Written instruction. Lift out, unaltered, the lines of the material below between the line holding "Model this object with" and the line holding "V = FreeCAD.Vector", counting both.

Record extracts.
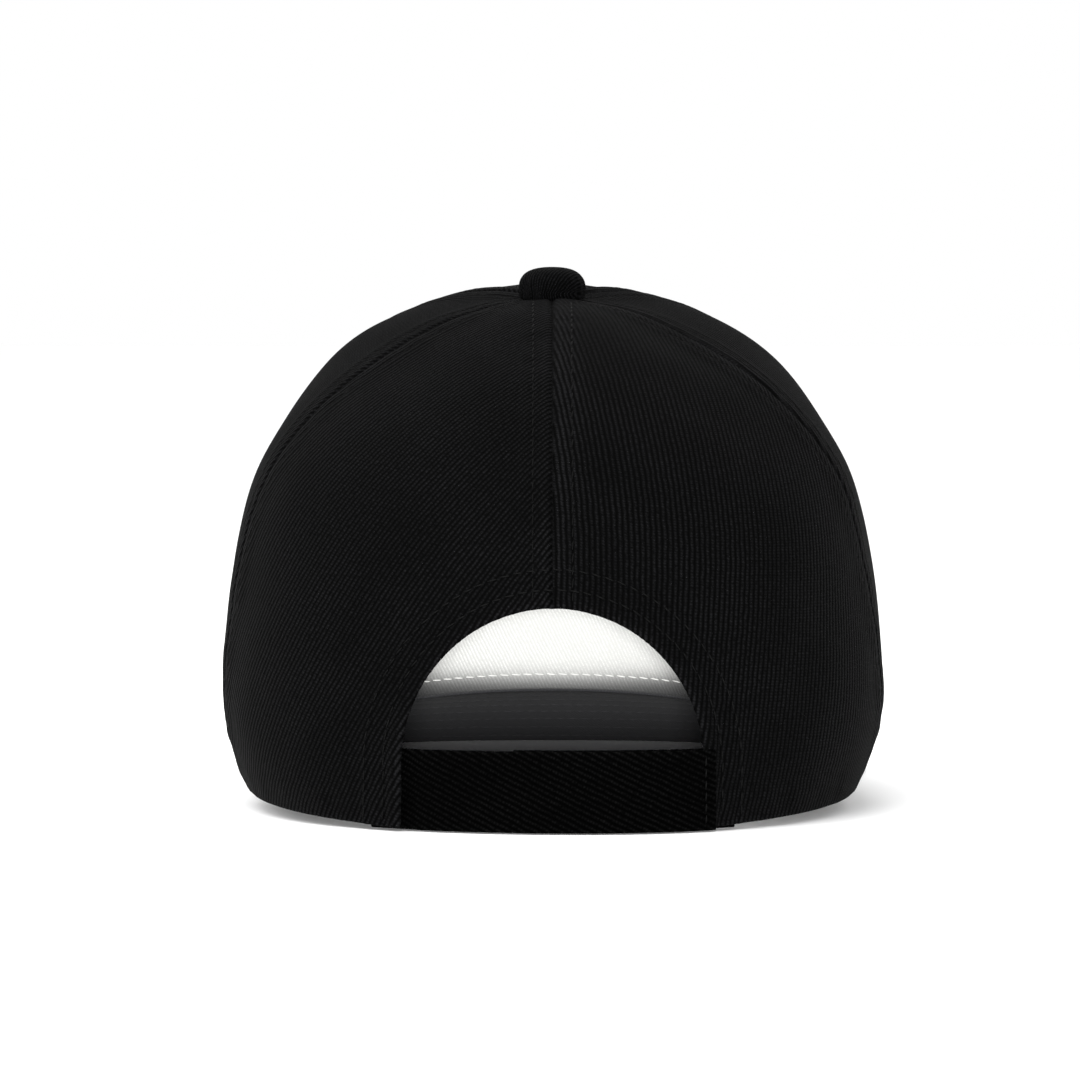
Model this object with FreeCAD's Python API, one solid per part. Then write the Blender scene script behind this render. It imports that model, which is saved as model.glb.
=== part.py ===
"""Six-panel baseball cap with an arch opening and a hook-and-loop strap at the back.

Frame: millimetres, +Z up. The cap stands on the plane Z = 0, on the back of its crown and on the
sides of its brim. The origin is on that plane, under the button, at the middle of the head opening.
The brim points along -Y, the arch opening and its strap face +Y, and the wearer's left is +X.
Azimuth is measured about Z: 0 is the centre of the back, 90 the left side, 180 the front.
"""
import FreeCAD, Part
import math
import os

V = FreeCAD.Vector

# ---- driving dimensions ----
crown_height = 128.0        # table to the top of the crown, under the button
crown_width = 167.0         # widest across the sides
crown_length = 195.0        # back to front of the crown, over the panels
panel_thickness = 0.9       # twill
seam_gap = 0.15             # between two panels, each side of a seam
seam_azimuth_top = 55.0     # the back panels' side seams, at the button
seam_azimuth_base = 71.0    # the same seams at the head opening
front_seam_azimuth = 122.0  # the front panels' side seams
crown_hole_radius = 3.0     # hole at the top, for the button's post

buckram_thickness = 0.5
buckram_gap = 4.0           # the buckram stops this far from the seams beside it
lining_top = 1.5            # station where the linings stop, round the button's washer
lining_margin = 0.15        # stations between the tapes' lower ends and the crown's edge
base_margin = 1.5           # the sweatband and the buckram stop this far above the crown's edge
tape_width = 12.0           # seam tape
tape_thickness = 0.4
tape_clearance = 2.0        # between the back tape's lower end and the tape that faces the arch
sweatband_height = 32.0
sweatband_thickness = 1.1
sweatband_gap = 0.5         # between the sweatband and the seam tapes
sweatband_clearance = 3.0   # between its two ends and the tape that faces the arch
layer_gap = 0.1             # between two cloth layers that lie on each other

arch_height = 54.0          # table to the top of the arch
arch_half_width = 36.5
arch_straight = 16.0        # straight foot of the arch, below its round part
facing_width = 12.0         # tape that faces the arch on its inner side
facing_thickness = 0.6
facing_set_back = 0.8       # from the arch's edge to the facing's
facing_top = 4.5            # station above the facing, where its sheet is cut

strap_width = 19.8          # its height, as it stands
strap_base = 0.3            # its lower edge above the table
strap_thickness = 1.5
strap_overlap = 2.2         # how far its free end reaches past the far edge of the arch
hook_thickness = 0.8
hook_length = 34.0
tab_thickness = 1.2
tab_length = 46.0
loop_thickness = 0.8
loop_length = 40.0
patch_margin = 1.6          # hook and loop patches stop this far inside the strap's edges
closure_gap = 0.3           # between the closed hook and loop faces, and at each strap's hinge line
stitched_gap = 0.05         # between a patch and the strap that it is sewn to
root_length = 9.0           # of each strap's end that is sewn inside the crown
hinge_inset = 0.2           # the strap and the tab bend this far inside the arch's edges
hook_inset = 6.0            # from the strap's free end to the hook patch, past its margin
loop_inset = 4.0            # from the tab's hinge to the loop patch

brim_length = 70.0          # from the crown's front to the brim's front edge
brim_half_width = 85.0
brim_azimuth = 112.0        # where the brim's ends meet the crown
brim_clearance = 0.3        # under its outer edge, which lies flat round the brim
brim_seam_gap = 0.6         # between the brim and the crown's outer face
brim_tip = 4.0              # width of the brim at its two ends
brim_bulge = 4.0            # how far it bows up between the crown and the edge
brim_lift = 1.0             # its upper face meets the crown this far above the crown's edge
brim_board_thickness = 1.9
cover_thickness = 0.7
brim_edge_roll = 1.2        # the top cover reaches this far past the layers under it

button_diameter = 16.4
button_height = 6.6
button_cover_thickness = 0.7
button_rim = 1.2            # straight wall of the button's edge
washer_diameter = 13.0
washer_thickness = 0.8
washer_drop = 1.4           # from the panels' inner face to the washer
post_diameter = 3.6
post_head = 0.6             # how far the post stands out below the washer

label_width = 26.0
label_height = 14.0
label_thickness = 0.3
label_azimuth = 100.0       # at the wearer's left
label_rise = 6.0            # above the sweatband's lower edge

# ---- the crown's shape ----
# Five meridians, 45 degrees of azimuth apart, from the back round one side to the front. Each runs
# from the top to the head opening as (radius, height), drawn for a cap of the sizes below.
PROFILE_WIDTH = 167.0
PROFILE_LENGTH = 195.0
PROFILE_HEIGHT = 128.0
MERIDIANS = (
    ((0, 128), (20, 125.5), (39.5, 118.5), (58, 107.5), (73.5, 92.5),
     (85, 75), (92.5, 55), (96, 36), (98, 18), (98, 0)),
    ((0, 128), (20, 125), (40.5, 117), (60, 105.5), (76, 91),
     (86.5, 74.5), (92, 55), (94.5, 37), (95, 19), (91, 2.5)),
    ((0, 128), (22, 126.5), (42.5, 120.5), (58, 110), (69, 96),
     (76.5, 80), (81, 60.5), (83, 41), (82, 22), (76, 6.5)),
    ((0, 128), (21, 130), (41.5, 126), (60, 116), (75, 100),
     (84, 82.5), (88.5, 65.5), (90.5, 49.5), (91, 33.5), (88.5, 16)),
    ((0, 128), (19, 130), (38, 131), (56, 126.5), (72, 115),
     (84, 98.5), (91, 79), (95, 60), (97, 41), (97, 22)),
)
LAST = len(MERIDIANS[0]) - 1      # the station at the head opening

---

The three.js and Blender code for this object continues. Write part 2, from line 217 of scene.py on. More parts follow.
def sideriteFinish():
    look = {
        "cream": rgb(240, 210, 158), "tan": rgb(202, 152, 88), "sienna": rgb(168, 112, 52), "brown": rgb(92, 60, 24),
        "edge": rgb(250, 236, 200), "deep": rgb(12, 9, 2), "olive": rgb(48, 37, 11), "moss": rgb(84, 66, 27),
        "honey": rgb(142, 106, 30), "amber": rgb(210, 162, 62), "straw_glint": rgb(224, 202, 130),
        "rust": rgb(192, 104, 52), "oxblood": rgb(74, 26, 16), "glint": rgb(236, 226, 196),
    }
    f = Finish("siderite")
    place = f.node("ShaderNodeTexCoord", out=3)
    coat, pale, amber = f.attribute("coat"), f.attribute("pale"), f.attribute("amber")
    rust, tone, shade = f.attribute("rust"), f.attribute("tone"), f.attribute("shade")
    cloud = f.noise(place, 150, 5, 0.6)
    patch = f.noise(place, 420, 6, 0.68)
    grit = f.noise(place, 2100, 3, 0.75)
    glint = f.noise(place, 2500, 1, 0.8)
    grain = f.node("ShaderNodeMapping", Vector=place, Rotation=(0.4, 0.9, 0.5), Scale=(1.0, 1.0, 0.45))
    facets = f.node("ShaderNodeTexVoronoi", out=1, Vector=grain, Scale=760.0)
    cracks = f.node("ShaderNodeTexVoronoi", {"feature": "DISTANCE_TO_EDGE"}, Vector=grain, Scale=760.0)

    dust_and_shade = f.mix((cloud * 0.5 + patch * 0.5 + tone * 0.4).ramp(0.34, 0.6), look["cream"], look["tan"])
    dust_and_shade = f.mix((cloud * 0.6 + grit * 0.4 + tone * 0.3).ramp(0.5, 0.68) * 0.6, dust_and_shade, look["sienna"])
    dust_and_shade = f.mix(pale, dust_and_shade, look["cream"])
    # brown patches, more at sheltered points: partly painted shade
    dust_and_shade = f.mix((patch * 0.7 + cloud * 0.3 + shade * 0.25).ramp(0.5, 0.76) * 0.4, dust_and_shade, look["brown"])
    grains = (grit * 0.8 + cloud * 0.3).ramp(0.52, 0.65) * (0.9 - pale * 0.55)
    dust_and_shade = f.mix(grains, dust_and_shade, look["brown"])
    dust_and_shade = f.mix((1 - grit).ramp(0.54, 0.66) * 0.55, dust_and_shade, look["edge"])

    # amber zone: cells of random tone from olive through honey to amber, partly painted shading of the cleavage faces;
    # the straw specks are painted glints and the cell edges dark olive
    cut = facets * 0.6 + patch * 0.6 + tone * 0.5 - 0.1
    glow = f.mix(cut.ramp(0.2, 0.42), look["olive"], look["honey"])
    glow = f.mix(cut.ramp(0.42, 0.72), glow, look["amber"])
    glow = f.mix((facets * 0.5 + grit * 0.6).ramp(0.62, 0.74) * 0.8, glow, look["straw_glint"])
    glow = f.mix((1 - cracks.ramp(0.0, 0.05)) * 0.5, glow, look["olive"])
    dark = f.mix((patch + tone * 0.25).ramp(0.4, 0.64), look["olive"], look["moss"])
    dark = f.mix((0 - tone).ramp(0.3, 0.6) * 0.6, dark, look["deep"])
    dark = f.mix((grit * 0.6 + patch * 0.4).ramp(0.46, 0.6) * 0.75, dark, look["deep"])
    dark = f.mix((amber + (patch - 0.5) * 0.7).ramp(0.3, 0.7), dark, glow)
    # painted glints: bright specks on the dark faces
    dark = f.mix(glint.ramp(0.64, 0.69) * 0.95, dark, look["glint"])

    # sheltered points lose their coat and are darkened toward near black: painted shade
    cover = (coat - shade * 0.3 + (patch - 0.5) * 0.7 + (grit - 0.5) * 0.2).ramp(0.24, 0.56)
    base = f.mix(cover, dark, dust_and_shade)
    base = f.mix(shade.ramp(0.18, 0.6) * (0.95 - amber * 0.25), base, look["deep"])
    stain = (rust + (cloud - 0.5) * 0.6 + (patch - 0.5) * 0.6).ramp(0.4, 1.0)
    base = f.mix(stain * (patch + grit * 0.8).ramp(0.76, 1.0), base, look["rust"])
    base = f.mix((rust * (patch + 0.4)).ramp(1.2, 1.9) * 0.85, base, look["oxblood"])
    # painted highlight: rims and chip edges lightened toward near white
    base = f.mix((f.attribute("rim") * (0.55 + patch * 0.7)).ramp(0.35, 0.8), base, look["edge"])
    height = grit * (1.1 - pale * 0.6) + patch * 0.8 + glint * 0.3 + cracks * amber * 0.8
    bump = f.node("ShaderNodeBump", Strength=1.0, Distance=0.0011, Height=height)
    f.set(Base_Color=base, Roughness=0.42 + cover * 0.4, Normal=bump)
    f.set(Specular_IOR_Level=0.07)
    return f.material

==

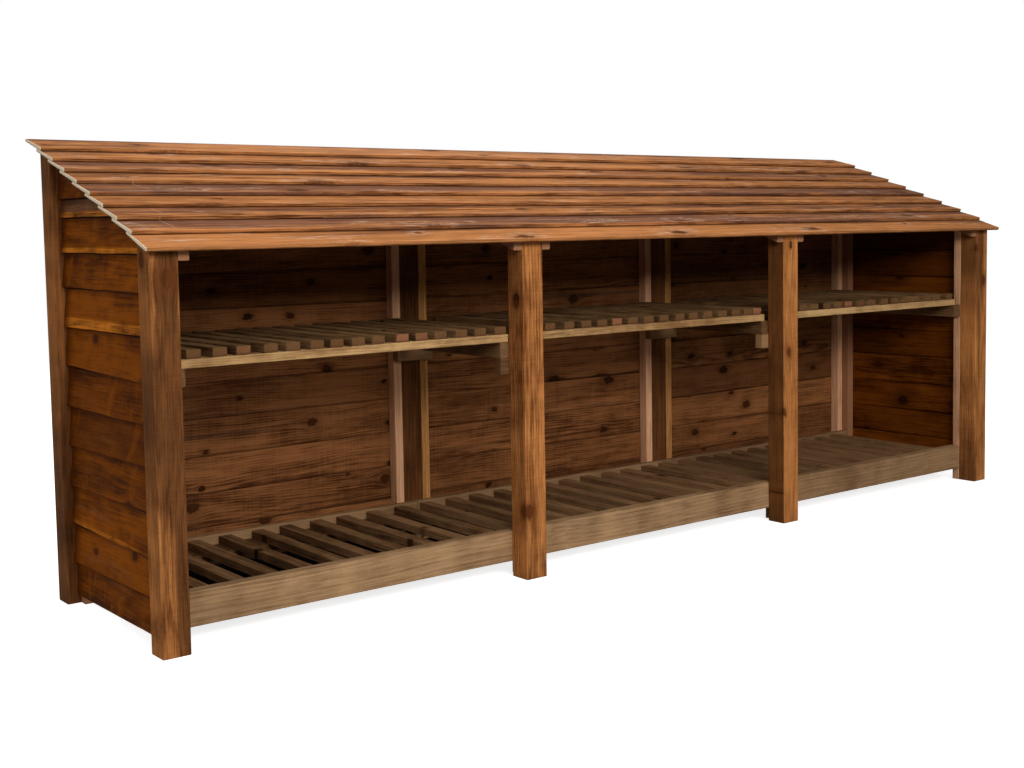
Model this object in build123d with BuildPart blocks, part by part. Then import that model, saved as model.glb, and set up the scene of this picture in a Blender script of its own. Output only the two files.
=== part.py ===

Task result.
Model this object with FreeCAD's Python API, one solid per part. Then write the Blender scene script behind this render. It imports that model, which is saved as model.glb.
=== part.py ===
"""Six-panel baseball cap with an arch opening and a hook-and-loop strap at the back.

Frame: millimetres, +Z up. The cap stands on the plane Z = 0, on the back of its crown and on the
sides of its brim. The origin is on that plane, under the button, at the middle of the head opening.
The brim points along -Y, the arch opening and its strap face +Y, and the wearer's left is +X.
Azimuth is measured about Z: 0 is the centre of the back, 90 the left side, 180 the front.
"""
import FreeCAD, Part
import math
import os

V = FreeCAD.Vector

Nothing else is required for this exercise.